Y, sin embargo, —y este es mi único consuelo, mi único atisbo de esperanza patética— creo que siempre habrá un puñado de locos que sigan escribiendo de todas formas. Gente que entienda que la crítica, en su mejor versión, no es un servicio, sino un acto de amor. Que escriba no para posicionarse en Google, sino porque tiene algo que decir y necesita decirlo. Que se tome en serio el videojuego como medio, como forma de arte, como ventana a cuestiones humanas universales. Que se atreva a ser rara, excesiva, subjetiva, arriesgada. Que tenga voz.
No sé si esa crítica tendrá futuro. No sé si dentro de veinte años alguien abrirá una revista vieja —o su equivalente digital— y reconocerá inmediatamente que hay una persona detrás de esas palabras. No sé si la inteligencia artificial acabará siendo tan buena que ni siquiera los más entrenados podamos distinguir lo generado de lo genuino. No sé si Google seguirá decidiendo quién existe y quién no, o si aparecerá otro algoritmo aún más implacable.
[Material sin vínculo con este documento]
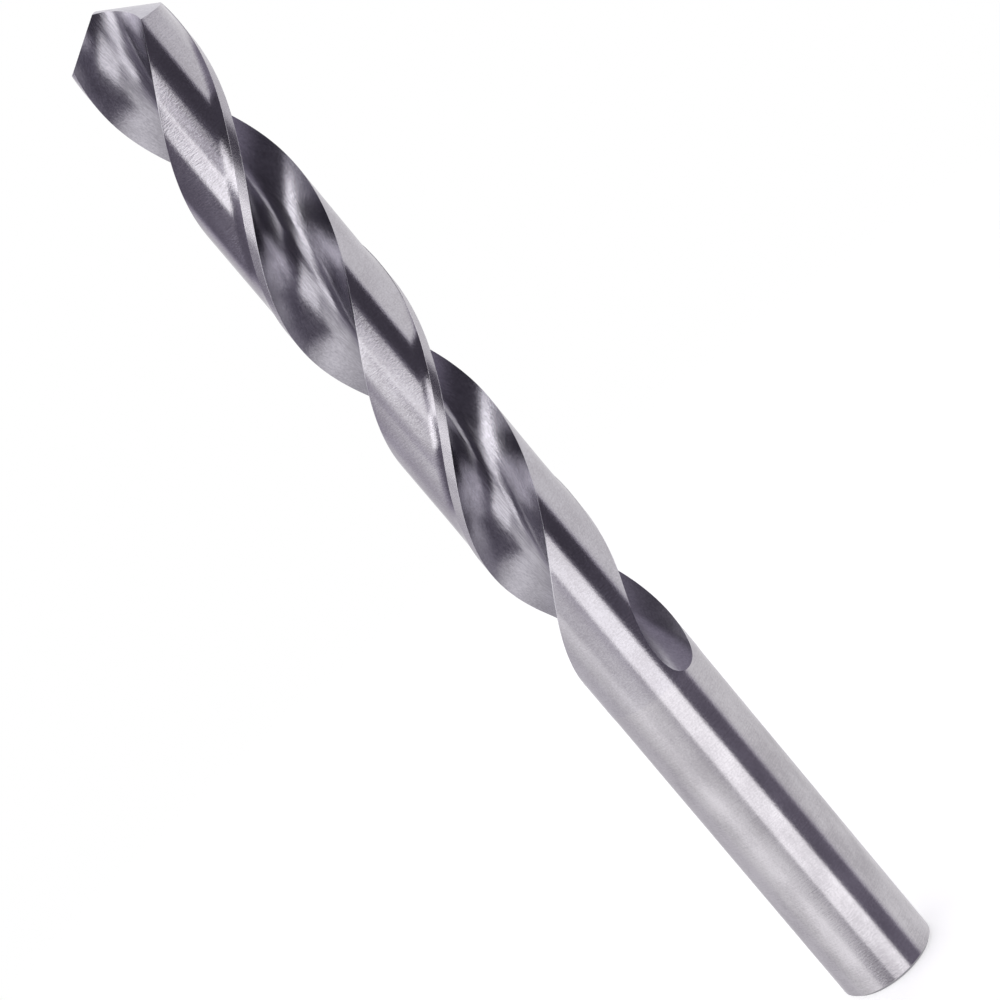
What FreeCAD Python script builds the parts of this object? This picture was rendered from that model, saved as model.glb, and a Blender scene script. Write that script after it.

Lo que sí sé es esto: mientras quede un solo lector buscando no información, sino experiencia, no respuestas, sino preguntas, no confirmación, sino desafío, habrá merecido la pena remar contra corriente. Habrá merecido la pena escribir textos que nadie va a leer en lugar de contenido que todo el mundo va a consumir y olvidar. Habrá merecido la pena defender la idea, cada vez más excéntrica, de que los videojuegos son lo suficientemente importantes como para pensarlos en serio. Y de que pensarlos en serio requiere algo que ningún algoritmo puede optimizar: una voz humana, imperfecta, dudando en voz alta.
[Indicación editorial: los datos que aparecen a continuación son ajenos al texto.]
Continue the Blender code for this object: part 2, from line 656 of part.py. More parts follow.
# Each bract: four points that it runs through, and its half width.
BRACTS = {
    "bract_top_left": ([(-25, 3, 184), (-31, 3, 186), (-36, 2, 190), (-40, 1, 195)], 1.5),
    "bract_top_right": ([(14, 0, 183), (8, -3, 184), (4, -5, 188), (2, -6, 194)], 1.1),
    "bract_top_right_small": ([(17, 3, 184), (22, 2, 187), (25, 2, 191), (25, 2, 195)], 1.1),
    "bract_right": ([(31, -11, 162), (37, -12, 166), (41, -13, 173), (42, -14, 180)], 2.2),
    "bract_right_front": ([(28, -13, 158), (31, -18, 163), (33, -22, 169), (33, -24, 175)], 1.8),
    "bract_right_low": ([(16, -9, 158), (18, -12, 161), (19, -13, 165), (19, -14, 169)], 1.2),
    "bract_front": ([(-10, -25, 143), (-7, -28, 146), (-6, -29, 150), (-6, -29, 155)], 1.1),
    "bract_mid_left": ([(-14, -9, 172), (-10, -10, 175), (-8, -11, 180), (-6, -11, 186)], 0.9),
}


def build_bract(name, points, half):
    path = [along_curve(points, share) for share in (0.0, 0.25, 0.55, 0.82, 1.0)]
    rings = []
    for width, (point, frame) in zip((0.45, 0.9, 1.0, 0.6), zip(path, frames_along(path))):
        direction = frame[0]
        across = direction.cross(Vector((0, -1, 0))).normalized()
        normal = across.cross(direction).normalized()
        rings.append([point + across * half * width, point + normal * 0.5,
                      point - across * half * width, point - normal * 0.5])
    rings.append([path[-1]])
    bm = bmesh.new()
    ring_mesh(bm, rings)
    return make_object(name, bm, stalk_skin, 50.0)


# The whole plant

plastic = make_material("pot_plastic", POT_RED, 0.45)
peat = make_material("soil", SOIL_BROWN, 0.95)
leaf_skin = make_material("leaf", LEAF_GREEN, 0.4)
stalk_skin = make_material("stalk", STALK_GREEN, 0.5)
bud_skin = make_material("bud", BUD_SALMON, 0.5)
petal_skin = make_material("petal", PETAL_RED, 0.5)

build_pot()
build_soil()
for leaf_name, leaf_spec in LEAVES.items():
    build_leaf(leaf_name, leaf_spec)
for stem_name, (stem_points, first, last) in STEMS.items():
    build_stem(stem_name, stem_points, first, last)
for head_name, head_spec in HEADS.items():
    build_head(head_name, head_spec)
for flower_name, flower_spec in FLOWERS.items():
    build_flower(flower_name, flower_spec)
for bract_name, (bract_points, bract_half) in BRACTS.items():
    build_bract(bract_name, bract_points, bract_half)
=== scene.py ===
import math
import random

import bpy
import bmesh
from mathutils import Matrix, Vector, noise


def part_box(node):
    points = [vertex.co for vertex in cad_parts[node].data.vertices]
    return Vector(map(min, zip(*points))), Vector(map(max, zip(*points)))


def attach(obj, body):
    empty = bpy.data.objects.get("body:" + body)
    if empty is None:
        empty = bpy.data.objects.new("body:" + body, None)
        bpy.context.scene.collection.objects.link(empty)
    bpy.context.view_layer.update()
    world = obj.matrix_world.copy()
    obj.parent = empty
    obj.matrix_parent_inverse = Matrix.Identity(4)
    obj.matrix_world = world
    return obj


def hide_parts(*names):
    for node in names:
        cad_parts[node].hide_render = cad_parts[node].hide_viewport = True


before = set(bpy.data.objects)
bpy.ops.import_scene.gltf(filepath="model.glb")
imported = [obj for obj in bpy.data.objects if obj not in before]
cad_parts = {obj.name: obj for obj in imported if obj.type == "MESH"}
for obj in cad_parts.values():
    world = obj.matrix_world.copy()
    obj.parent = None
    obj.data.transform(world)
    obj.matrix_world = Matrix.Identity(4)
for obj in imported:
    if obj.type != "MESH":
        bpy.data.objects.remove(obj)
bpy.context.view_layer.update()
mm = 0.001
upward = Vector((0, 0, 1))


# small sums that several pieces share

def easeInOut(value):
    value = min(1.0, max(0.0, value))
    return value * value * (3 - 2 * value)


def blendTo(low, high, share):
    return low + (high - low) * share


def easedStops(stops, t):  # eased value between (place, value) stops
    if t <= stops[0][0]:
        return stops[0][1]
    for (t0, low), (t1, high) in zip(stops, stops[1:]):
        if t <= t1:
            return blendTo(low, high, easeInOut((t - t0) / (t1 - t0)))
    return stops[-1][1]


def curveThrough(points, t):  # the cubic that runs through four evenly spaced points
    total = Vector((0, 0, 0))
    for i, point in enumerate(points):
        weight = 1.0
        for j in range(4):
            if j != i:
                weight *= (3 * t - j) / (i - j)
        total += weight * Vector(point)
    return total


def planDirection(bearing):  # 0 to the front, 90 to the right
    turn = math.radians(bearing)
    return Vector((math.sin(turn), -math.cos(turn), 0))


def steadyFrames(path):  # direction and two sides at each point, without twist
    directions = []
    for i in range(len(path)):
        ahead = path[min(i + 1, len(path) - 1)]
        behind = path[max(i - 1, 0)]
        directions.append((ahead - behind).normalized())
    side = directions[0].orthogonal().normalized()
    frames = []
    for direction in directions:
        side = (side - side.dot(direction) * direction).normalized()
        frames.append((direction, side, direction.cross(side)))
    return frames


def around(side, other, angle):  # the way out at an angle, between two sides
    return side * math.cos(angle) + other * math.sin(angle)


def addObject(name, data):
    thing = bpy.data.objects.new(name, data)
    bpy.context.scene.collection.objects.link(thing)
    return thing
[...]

Cerré las revistas viejas y las volví a meter en la caja. Dentro de veinte años, si la civilización no ha colapsado del todo, quizá alguien las encuentre en un mercadillo y las abra por una página al azar. Y quizá reconozca, con la misma mezcla de nostalgia y asombro que sentí yo, que ahí había alguien. Una persona. Tratando de comunicar algo. Eso, al final, es lo único que importa. Y lo único que ninguna máquina podrá replicar jamás.